The burden of proof is on Brock to establish a retaliatory discharge LeCompte v. Chrysler Credit Corp., 780 F.2d 1260, 1264 (5th Cir. 1986). Brock alledged Inez Congleton and Ben Usher were discharged for their failure to return back wage checks. The Normans testified that Ms. Congleton quit her job after a heated discussion about her job performance.
Inez Congleton stated she was called up to the Norman's offices and asked what she intended to do with the back wage check she received; her response was that she put it into her bank. Mrs. Norman then told Mrs. Congleton to go get her cash drawer from her register which she did. Mrs. Congleton turned her drawer over to Mrs. Norman, which she perceived as being fired.
Ben Usher, according to the Normans, was an independent contractor and not an employee, who was fired because of poor job performance. The district court found that Mr.

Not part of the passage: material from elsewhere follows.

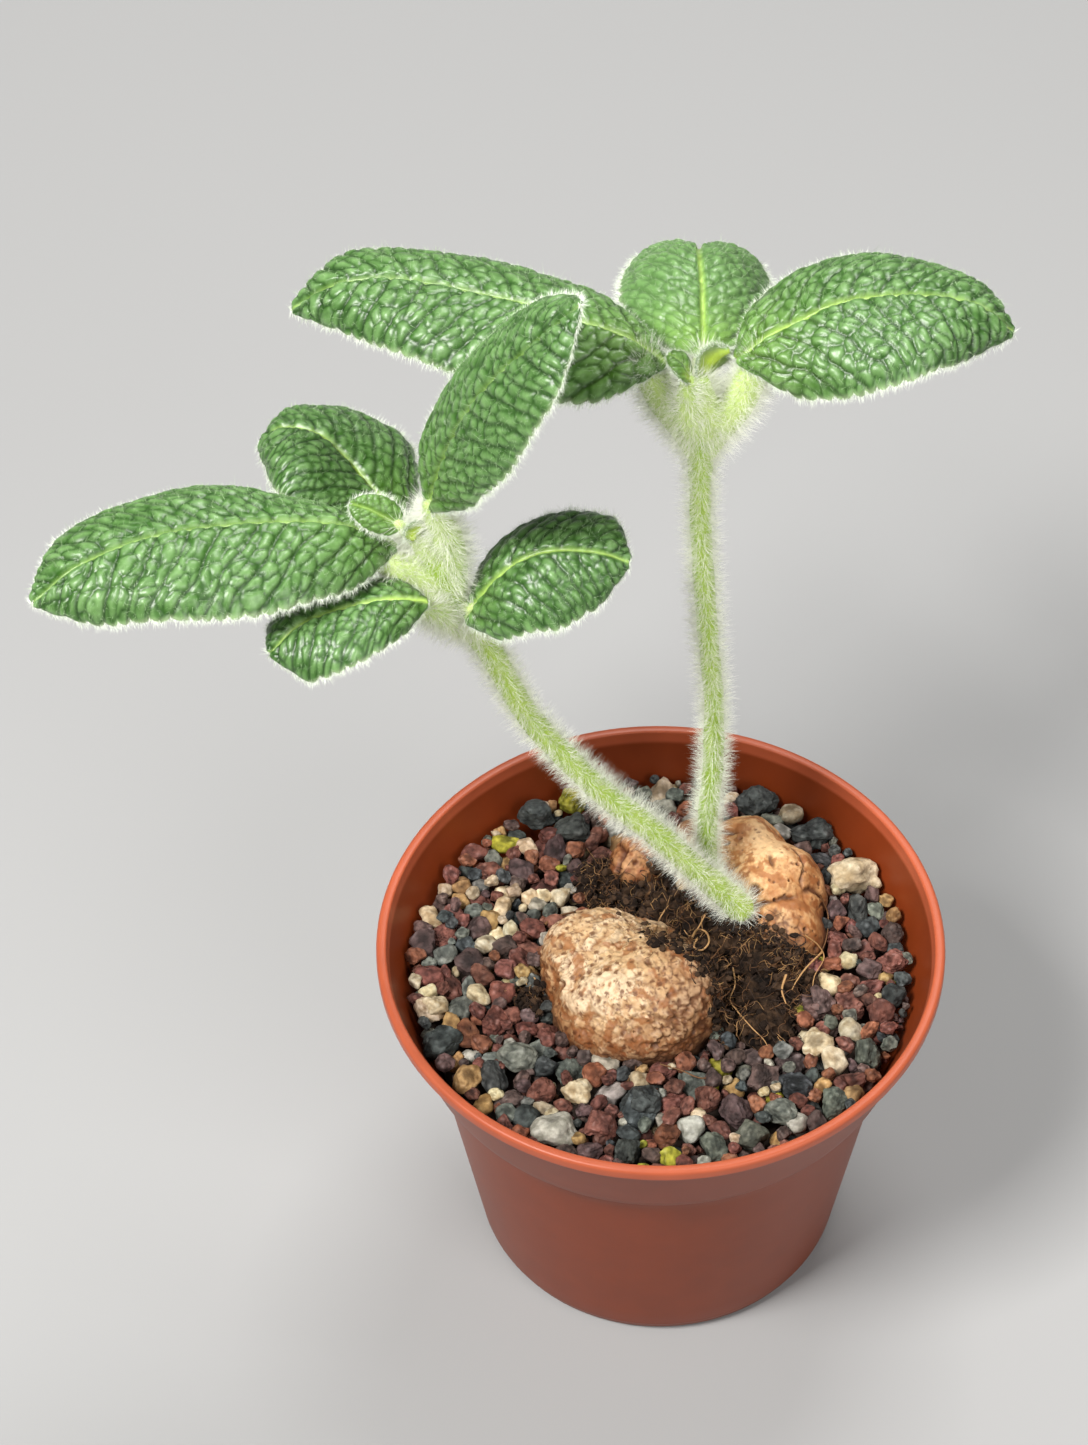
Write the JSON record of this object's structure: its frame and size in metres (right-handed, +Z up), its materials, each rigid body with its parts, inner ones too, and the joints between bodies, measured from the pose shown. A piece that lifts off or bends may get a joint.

Usher had been sent by the Normans to obtain a janitor's license; despite the license, Mr. Usher's work duties did not change. The trial court concluded "the acquisition of a license by Usher did not make him a contractor; he remained an employee of Norman's Country Market and continued performing the same duties." We agree. Mr. Usher stated he could not read or write, but he could sign his name, and that Mr. Norman told him to go get a license to ". . . scrub and wax the floor." He stated he didn't know what it meant but he was going to do it because Mr. Norman told him so. Mr. Usher stated he had a conversation with the Normans immediately following Mr. Usher's cashing of his back wage check. The Normans told him that they had lost confidence in him, that he lied and was no longer needed. The district court again made a credibility determination.
There was sufficient evidence from which the district court could have believed that a retaliatory discharge had occurred against Mrs. Congleton and Mr. Usher.
The district court's decision is, therefore, AFFIRMED except as to the claim of Mr. Edgar Morales for working in violation of an invalid wage agreement, which finding is hereby REVERSED and the Court below is ordered to amend its judgment in this respect.